## BEGIN

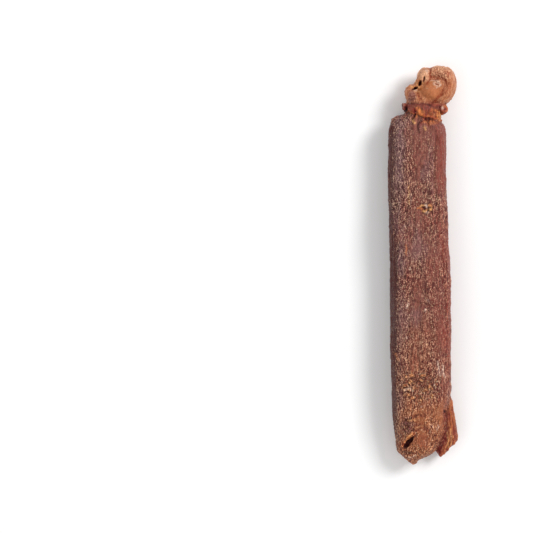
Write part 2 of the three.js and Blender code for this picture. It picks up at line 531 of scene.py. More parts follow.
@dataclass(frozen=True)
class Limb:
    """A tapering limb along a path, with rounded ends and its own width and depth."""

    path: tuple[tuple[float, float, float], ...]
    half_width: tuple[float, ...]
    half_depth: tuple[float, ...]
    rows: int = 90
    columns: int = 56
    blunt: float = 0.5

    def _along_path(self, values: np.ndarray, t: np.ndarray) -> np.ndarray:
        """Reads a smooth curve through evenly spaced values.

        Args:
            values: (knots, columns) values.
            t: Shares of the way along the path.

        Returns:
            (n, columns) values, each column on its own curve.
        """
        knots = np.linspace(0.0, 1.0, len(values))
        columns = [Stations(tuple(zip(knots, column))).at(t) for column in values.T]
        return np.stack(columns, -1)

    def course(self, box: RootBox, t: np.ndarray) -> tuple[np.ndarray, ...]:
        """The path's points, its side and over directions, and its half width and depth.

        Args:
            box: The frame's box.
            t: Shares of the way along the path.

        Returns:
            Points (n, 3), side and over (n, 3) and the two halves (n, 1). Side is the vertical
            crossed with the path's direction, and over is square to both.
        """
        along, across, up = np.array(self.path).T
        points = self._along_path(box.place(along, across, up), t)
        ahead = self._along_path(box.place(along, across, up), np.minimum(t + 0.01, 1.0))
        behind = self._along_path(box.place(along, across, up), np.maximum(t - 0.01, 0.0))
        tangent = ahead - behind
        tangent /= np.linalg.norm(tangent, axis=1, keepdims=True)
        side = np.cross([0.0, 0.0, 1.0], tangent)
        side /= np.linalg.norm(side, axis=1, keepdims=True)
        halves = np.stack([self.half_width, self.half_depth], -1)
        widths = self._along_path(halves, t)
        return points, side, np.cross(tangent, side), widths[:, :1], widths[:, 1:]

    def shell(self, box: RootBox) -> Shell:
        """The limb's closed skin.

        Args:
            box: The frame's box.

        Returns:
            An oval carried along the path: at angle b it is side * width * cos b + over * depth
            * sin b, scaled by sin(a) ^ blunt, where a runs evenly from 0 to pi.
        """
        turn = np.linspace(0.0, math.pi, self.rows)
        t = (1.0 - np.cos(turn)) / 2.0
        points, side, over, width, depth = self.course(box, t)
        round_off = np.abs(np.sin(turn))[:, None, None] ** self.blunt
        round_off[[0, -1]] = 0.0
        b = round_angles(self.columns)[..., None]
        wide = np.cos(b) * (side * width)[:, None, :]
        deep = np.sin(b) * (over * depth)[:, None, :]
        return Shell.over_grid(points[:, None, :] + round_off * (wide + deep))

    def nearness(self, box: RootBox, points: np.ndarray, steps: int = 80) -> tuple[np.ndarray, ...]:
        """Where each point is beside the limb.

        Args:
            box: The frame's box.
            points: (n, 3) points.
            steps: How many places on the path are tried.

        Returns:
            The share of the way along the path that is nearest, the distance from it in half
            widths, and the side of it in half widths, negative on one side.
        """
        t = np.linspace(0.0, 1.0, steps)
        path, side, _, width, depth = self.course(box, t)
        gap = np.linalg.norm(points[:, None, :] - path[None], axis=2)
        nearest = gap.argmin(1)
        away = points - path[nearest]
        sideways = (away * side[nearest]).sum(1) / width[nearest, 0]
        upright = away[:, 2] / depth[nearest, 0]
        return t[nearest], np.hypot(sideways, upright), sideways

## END

Starting at the first line of the data above, please restate word for word every line up to and including the one that holds "tapering limb along", and add nothing else.

RESPONSE =>
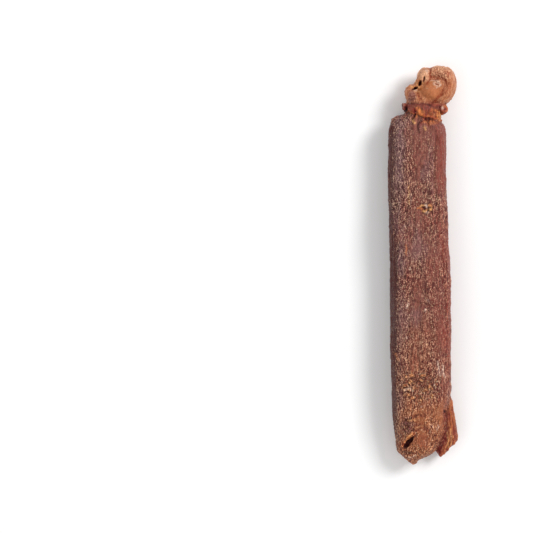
Write part 2 of the three.js and Blender code for this picture. It picks up at line 531 of scene.py. More parts follow.
@dataclass(frozen=True)
class Limb:
    """A tapering limb along a path, with rounded ends and its own width and depth."""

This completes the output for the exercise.